When the bases were full, Shoreham-Wading River came up, well, not empty, but pretty darn close to it.

That may explain, just as much as anything else, why Mount Sinai got the better of SWR in the Suffolk County Conference V baseball final Friday. The opportunities were there for the Wildcats, but they ultimately went begging in a 4-1 loss at Mount Sinai High School.

SWR left the bases loaded in the fifth and sixth innings, and that proved costly against a team known for its pitching and defense.

“It’s the same kind of story we’ve had in pretty much all of our losses this year where we had opportunities, and sometimes we just didn’t come up with the big hit in spots,” SWR coach Kevin Willi said. He added, “That’s tough.”

And how! It wasn’t as if SWR (16-4) went down with the bat on its shoulder, either.

Trailing 3-0, SWR loaded the bases in the fifth when Joey Dwyer walked, Liam Bowes reached base on an error and Dan Kockenmeister drew a full-count walk off starter Daniel Kellechan (3-1). With two outs, Greg Friedman produced a fly ball into the swirling wind above rightfield. It was caught. (The second out of that inning saw Mount Sinai centerfielder Joe Valenti made a great sliding catch to rob Bill Steele of a hit).

SWR picked up its run the next inning — from Steele’s two-out, bases-loaded walk — but the yield could have been so much greater. Reliever Matt Galli saw Bowes drive one of his pitches to deep rightfield — only to be caught. End of threat.

Joey Marchese at the plate for SWR. (Credit: Robert O’Rourk)

“It’s just all about getting that big hit in the playoffs, and we didn’t get it today,” said Dwyer, a shortstop.

SWR hit 1-for-8 with runners in scoring position and stranded 11 base runners. In an 11-inning loss to Mount Sinai during the regular season, the Wildcats left a remarkable 20 runners on base, said Willi.

“We had base runners,” Dwyer said, referring to Friday’s game. “We were knocking on the door every inning, just we couldn’t find it. It happens.”

Both Kellechan, who surrendered six hits over 5 2/3 innings, and Galli kept their composure when Wildcats were on the basepaths.

“It’s a testament to my guys buckling down in the right spot and executing the pitching, defensively making the play,” Mount Sinai coach Eric Reichenbach told reporters. “That’s kind of what we’ve been doing all year.
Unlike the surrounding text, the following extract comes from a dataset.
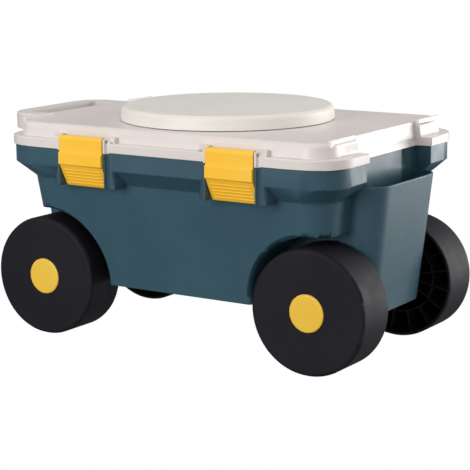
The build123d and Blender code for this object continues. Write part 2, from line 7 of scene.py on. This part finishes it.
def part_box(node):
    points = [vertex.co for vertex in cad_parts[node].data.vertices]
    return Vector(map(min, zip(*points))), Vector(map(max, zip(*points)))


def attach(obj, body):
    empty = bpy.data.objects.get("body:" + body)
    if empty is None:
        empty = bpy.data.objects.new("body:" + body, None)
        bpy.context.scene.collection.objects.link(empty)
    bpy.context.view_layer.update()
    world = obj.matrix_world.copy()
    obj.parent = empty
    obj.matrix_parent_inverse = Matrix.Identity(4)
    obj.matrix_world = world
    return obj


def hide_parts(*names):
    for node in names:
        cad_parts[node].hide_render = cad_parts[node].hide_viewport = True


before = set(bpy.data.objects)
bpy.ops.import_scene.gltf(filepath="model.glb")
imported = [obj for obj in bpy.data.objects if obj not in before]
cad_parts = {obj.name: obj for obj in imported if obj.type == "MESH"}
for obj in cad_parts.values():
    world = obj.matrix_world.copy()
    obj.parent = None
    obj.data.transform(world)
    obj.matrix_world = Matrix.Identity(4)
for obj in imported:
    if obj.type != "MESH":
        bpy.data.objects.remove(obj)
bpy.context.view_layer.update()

# ------------------------------------------------------------------ tub
# The box itself: one polypropylene moulding with a pocket at each end, cheeks beside the
# latches and an arch over each wheel. The mould's edges are all slightly broken.


def linear(code):
    """An sRGB hex colour as the linear RGBA that the shaders take."""
    channels = [int(code[i:i + 2], 16) / 255 for i in (1, 3, 5)]
    lit = [c / 12.92 if c <= 0.04045 else ((c + 0.055) / 1.055) ** 2.4 for c in channels]
    return (*lit, 1.0)


def add_node(tree, kind, settings=(), **inputs):
    """Adds a node, sets its properties, and sets or links its inputs."""
    made = tree.nodes.new(kind)
    for name, value in dict(settings).items():
        setattr(made, name, value)
    for name, value in inputs.items():
        socket = made.inputs[int(name[1:])] if name[1:].isdigit() else made.inputs[name.replace("_", " ")]
        if isinstance(value, bpy.types.NodeSocket):
            tree.links.new(value, socket)
        else:
            socket.default_value = value
    return made


def new_material(name):
    """An empty node material, and its Object coordinates."""
    material = bpy.data.materials.new(name)
    material.use_nodes = True
    material.node_tree.nodes.clear()
    coordinates = add_node(material.node_tree, "ShaderNodeTexCoord")
    return material, material.node_tree, coordinates.outputs["Object"]


GRAIN_STRENGTH = 0.12
GRAIN_DEPTH = 0.0002


def moulded(name, colour, pale, roughness, grain_mm, mottle, scuff, ior=1.49, gloss=0.5, worn_where=None):
    """Injection-moulded plastic: spark-eroded grain, faint flow mottling and rubbed patches.

    worn_where names a point attribute that limits the rubbing to part of the piece.
    """
    material, tree, place = new_material(name)
    flow = add_node(tree, "ShaderNodeTexNoise", Vector=place, Scale=9.0, Detail=4.0, Roughness=0.55)
    flow_share = add_node(tree, "ShaderNodeMapRange", Value=flow.outputs["Fac"], From_Min=0.35,
                          From_Max=0.7, To_Min=0.0, To_Max=mottle)
    base = add_node(tree, "ShaderNodeMix", {"data_type": "RGBA"}, Factor=flow_share.outputs["Result"],
                    _6=linear(colour), _7=linear(pale))
    rub = add_node(tree, "ShaderNodeTexNoise", Vector=place, Scale=38.0, Detail=8.0, Roughness=0.7)
    rub_share = add_node(tree, "ShaderNodeMapRange", Value=rub.outputs["Fac"], From_Min=0.6,
                         From_Max=0.78, To_Min=0.0, To_Max=scuff)
    share = rub_share.outputs["Result"]
    if worn_where:
        area = add_node(tree, "ShaderNodeAttribute", {"attribute_name": worn_where})
        limited = add_node(tree, "ShaderNodeMath", {"operation": "MULTIPLY"}, _0=share,
                           _1=area.outputs["Fac"])
        share = limited.outputs["Value"]
    worn = add_node(tree, "ShaderNodeMix", {"data_type": "RGBA"}, Factor=share,
                    _6=base.outputs[2], _7=linear(pale))
    sheen = add_node(tree, "ShaderNodeMapRange", Value=rub.outputs["Fac"], From_Min=0.3, From_Max=0.75,
                     To_Min=roughness - 0.05, To_Max=roughness + 0.08)
    grain = add_node(tree, "ShaderNodeTexNoise", Vector=place, Scale=1000 / grain_mm, Detail=2.0)
    bump = add_node(tree, "ShaderNodeBump", Height=grain.outputs["Fac"],
                    Strength=GRAIN_STRENGTH, Distance=GRAIN_DEPTH)
    shader = add_node(tree, "ShaderNodeBsdfPrincipled", Base_Color=worn.outputs[2],
                      Roughness=sheen.outputs["Result"], IOR=ior,
                      Specular_IOR_Level=gloss, Normal=bump.outputs["Normal"])
    add_node(tree, "ShaderNodeOutputMaterial", Surface=shader.outputs["BSDF"])
    return material


ZINC_CLOUD = "#8C9094"


def steel(name, colour, roughness):
    """Drawn steel with a thin zinc coat, cloudy and lightly streaked."""
    material, tree, place = new_material(name)
    cloud = add_node(tree, "ShaderNodeTexNoise", Vector=place, Scale=160.0, Detail=6.0, Roughness=0.6)
    sheen = add_node(tree, "ShaderNodeMapRange", Value=cloud.outputs["Fac"], To_Min=roughness - 0.1,
                     To_Max=roughness + 0.15)
    tone = add_node(tree, "ShaderNodeMix", {"data_type": "RGBA"}, Factor=cloud.outputs["Fac"],
                    _6=linear(colour), _7=linear(ZINC_CLOUD))
    shader = add_node(tree, "ShaderNodeBsdfPrincipled", Base_Color=tone.outputs[2], Metallic=1.0,
                      Roughness=sheen.outputs["Result"])
    add_node(tree, "ShaderNodeOutputMaterial", Surface=shader.outputs["BSDF"])
    return material


MERGE = 0.00002                  # corners this near are one corner
FLAT = math.radians(0.6)         # faces that meet flatter than this are one face
SHARP = math.radians(32)         # an edge sharper than this is rounded
SMOOTH = math.radians(30)        # faces that meet flatter than this are shaded as one
ROOM = 2.3                       # how many roundings wide a face has to be to take one
ROUNDING_STEPS = 2
TRIED_ALONG = (0.05, 0.5, 0.95)  # where along an edge its face is measured


def reach_across(loop):
    """How far a face runs, square to one of its edges, before its outline comes back."""
    start, end = loop.vert.co, loop.link_loop_next.vert.co
    along = (end - start).normalized()
    inwards = loop.face.normal.cross(along)
    reach = math.inf
    for share in TRIED_ALONG:
        point = start.lerp(end, share)
        for other in loop.face.loops:
            if other is loop:
                continue
            first = other.vert.co - point
            last = other.link_loop_next.vert.co - point
            before, after = first.dot(along), last.dot(along)
            if before * after > 0 or before == after:
                continue
            met = first.lerp(last, before / (before - after)).dot(inwards)
            if met > MERGE:
                reach = min(reach, met)
    return reach


def mark_edges(mesh, width):
    """Weights the sharp edges that have room for a rounding of this width on both their faces."""
    work = bmesh.new()
    work.from_mesh(mesh)
    weight = work.edges.layers.float.new("bevel_weight_edge")
    room = ROOM * width
    for edge in work.edges:
        if len(edge.link_faces) != 2 or edge.calc_face_angle(0.0) < SHARP:
            continue
        narrowest = min(reach_across(loop) for loop in edge.link_loops)
        edge[weight] = 1.0 if edge.calc_length() > room and narrowest > room else 0.0
    work.to_mesh(mesh)
    work.free()


def softened(name, body, finish, width):
    """A copy of a CAD piece with its sharp edges rounded as a mould or a tumbler leaves them."""
    bpy.ops.object.select_all(action="DESELECT")
    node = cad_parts[name]
    piece = bpy.data.objects.new(f"{name}_finished", node.data.copy())
    bpy.context.scene.collection.objects.link(piece)
    piece.select_set(True)
    bpy.context.view_layer.objects.active = piece
    bpy.ops.object.mode_set(mode="EDIT")
    bpy.ops.mesh.select_all(action="SELECT")
    bpy.ops.mesh.remove_doubles(threshold=MERGE)
    bpy.ops.mesh.dissolve_limited(angle_limit=FLAT, delimit=set())
    bpy.ops.object.mode_set(mode="OBJECT")
    mark_edges(piece.data, width)
    edge = piece.modifiers.new("edge", "BEVEL")
    edge.width = width
    edge.segments = ROUNDING_STEPS
    edge.limit_method = "WEIGHT"
    edge.use_clamp_overlap = False
    edge.miter_outer = "MITER_ARC"
    bpy.ops.object.modifier_apply(modifier=edge.name)
    bpy.ops.object.shade_smooth_by_angle(angle=SMOOTH)
    even = piece.modifiers.new("even", "WEIGHTED_NORMAL")
    even.keep_sharp = True
    bpy.ops.object.modifier_apply(modifier=even.name)
    piece.data.materials.clear()
    piece.data.materials.append(finish)
    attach(piece, body)
    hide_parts(name)
    return piece


teal_polypropylene = moulded("teal_moulded_polypropylene", "#2C4E5C", "#3B5F6D",
                             roughness=0.42, grain_mm=0.6, mottle=0.35, scuff=0.12)
softened("tub", "chassis", teal_polypropylene, width=0.0011)

# ------------------------------------------------------------------ lid
# The hinged lid with its flange, ears, ridges and carrying handle, moulded in one in an
# off-white that is faintly warm and marked by handling.
white_polypropylene = moulded("white_moulded_polypropylene", "#DDD4CF", "#E6DEDA",
                              roughness=0.4, grain_mm=0.6, mottle=0.6, scuff=0.1)
softened("lid", "lid", white_polypropylene, width=0.0009)

# ------------------------------------------------------------------ seat and its pivot
# A shallow disc in a slightly greener white than the lid, on a slippery ring, held by one
# shoulder screw and a washer from inside the lid.
seat_polypropylene = moulded("seat_moulded_polypropylene", "#E4E0D7", "#EDE9E1",
                             roughness=0.45, grain_mm=0.8, mottle=0.6, scuff=0.1)
glide_acetal = moulded("white_moulded_acetal", "#E9E7E2", "#F2F0EC",
                       roughness=0.3, grain_mm=0.5, mottle=0.3, scuff=0.1, ior=1.48)
zinc_steel = steel("zinc_plated_steel", "#B4B7BA", roughness=0.34)
softened("seat", "seat", seat_polypropylene, width=0.0009)
softened("seat_glide_ring", "lid", glide_acetal, width=0.0004)
softened("seat_pivot_screw", "seat", zinc_steel, width=0.0003)
softened("seat_pivot_washer", "lid", zinc_steel, width=0.0002)

# ------------------------------------------------------------------ latches and hinge pins
# Two yellow over-centre latches, each on a steel pin through the lid's ears, and the steel
# pins of the lid's two hinges. The latches are the glossiest plastic on the cart.
yellow_polypropylene = moulded("yellow_moulded_polypropylene", "#FFC32A", "#FFD258",
                               roughness=0.33, grain_mm=0.5, mottle=0.35, scuff=0.1)
for end in ("front", "rear"):
    softened(f"latch_{end}", f"latch_{end}", yellow_polypropylene, width=0.0007)
    softened(f"latch_pin_{end}", "lid", zinc_steel, width=0.0002)
    softened(f"lid_hinge_pin_{end}", "chassis", zinc_steel, width=0.0002)

# ------------------------------------------------------------------ wheels and axles
# Four hollow-backed charcoal polyethylene wheels with yellow caps, on two steel axles held by
# push nuts. The face stays clean and dark, and the tread is paler where it has rubbed.
WHEEL_RADIUS = 0.080
TREAD_EDGE = 0.003
charcoal_polyethylene = moulded("charcoal_moulded_polyethylene", "#16151B", "#463F4B",
                                roughness=0.62, grain_mm=0.7, mottle=0.1, scuff=0.6,
                                ior=1.51, gloss=0.16, worn_where="tread")
cap_polyethylene = moulded("yellow_moulded_polyethylene", "#EFC034", "#F6D163",
                           roughness=0.36, grain_mm=0.5, mottle=0.4, scuff=0.1)


def mark_tread(piece, axle_x):
    """A point attribute that is 1 on the wheel's outermost surface and 0 elsewhere."""
    tread = piece.data.attributes.new("tread", "FLOAT", "POINT")
    for vertex, value in zip(piece.data.vertices, tread.data):
        reach = math.hypot(vertex.co.x - axle_x, vertex.co.z - WHEEL_RADIUS)
        value.value = 1.0 if reach > WHEEL_RADIUS - TREAD_EDGE else 0.0


for end in ("front", "rear"):
    softened(f"axle_{end}", "chassis", zinc_steel, width=0.0003)
    for side in ("left", "right"):
        body = f"wheel_{end}_{side}"
        low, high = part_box(body)
        wheel = softened(body, body, charcoal_polyethylene, width=0.0009)
        mark_tread(wheel, (low[0] + high[0]) / 2)
        softened(f"hub_cap_{end}_{side}", body, cap_polyethylene, width=0.0005)
softened("push_nuts", "chassis", zinc_steel, width=0.0002)
softened("thrust_washers", "chassis", zinc_steel, width=0.0001)

# ------------------------------------------------------------------ setting
# A white void with soft light that is strongest from above and from the front end, a broad
# overhead panel, one panel towards the front end and one towards the latches.
LIGHT_FROM = (0.55, -0.2, 0.81)
FILL_WEAKEST = 0.12
FILL_STRONGEST = 0.6
world = bpy.data.worlds.new("studio")
bpy.context.scene.world = world
world.use_nodes = True
sky = world.node_tree
sky.nodes.clear()
way = add_node(sky, "ShaderNodeTexCoord").outputs["Generated"]
towards = add_node(sky, "ShaderNodeVectorMath", {"operation": "DOT_PRODUCT"}, _0=way, _1=LIGHT_FROM)
fill = add_node(sky, "ShaderNodeMapRange", Value=towards.outputs["Value"], From_Min=-1.0, From_Max=1.0,
                To_Min=FILL_WEAKEST, To_Max=FILL_STRONGEST)
seen = add_node(sky, "ShaderNodeLightPath").outputs["Is Camera Ray"]
strength = add_node(sky, "ShaderNodeMix", {"data_type": "FLOAT"}, Factor=seen, _2=fill.outputs["Result"],
                    _3=1.0)
backdrop = add_node(sky, "ShaderNodeBackground", Color=(1.0, 1.0, 1.0, 1.0), Strength=strength.outputs[0])
add_node(sky, "ShaderNodeOutputWorld", Surface=backdrop.outputs["Background"])


def panel_light(name, place, aim, width, watts):
    """A square soft box, turned towards a point."""
    lamp = bpy.data.lights.new(name, "AREA")
    lamp.shape = "SQUARE"
    lamp.size = width
    lamp.energy = watts
    stand = bpy.data.objects.new(name, lamp)
    bpy.context.scene.collection.objects.link(stand)
    stand.location = place
    stand.rotation_euler = (Vector(aim) - Vector(place)).to_track_quat("-Z", "Y").to_euler()


panel_light("overhead", place=(0.1, 0.2, 2.6), aim=(0, 0, 0.2), width=2.4, watts=15)
panel_light("end_side", place=(1.6, 2.1, 0.45), aim=(0.2, 0, 0.15), width=1.4, watts=58)
panel_light("latch_side", place=(-0.5, -3.0, 1.0), aim=(0, 0, 0.2), width=1.6, watts=55)

CAMERA_PLACE = Vector((1.1995, -1.8127, 0.5603))
CAMERA_AIM = Vector((0.0187, 0.0, 0.132))
CAMERA_ROLL = math.radians(-0.49)
LENS_MM = 125.07
SENSOR_MM = 36.0
lens = bpy.data.cameras.new("camera")
lens.lens = LENS_MM
lens.sensor_width = SENSOR_MM
camera = bpy.data.objects.new("camera", lens)
bpy.context.scene.collection.objects.link(camera)
camera.location = CAMERA_PLACE
turn = (CAMERA_AIM - CAMERA_PLACE).to_track_quat("-Z", "Y").to_matrix()
camera.rotation_euler = (turn @ Matrix.Rotation(CAMERA_ROLL, 3, "Z")).to_euler()
bpy.context.scene.camera = camera
bpy.context.scene.view_settings.view_transform = "Standard"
We’re not an offensive team. We get our hits here and there, we pitch and we play defense.”

And they win.

SWR could have blamed the defeat on a lack of timely hitting and one bad inning, from its perspective. That bad inning was the third when three unearned Mount Sinai runs scored. “In the playoffs, when you have two top teams, sometimes that’s the difference in a game,” said Willi.

Bill Steele was 2-for-3 with an RBI. (Credit: Robert O’Rourk)

An error, walk to Lani Bohne and Matthew Carrera’s bad-hop infield single off third baseman Jake Halloran filled the bases for J.T. Caruso, whose groundout brought in the first run. Galli followed by knocking a two-run single off Steele. Steele (4-2) allowed three hits over five innings before being relieved by Gordon Votruba.

Mount Sinai (18-2) made it 4-1 in the sixth. Caruso shot a single past the second baseman and Will Rodgers’ hit-and-run single put runners at the corners. Kyle Salvati reached base on a fielding error that allowed Caruso to come home.

This is Mount Sinai’s second county title (the first was in 2016), according to Reichenbach. The Mustangs will play either Island Trees or Clarke in the Long Island final Sunday at St. Joseph’s College in Patchogue.

SWR, meanwhile, finished its season two wins shy of its goal. It was the final game for seven SWR seniors: Jacob Bacenet, Jonathan LoRusso, Christian Niski, Troy White, Dwyer, Halloran and Kockenmeister.

“It was a great time playing baseball with the seniors,” said Bowes, a junior catcher. “I’m so sorry to see them go. Anything less than a Long Island championship is a failure, though. Hopefully next year.”

Said Dwyer: “We just couldn’t get the big hit today. It’s not like we’re not good enough to do it. It just happens and it’s frustrating. We had a great season. It just [stinks] to go out like that.”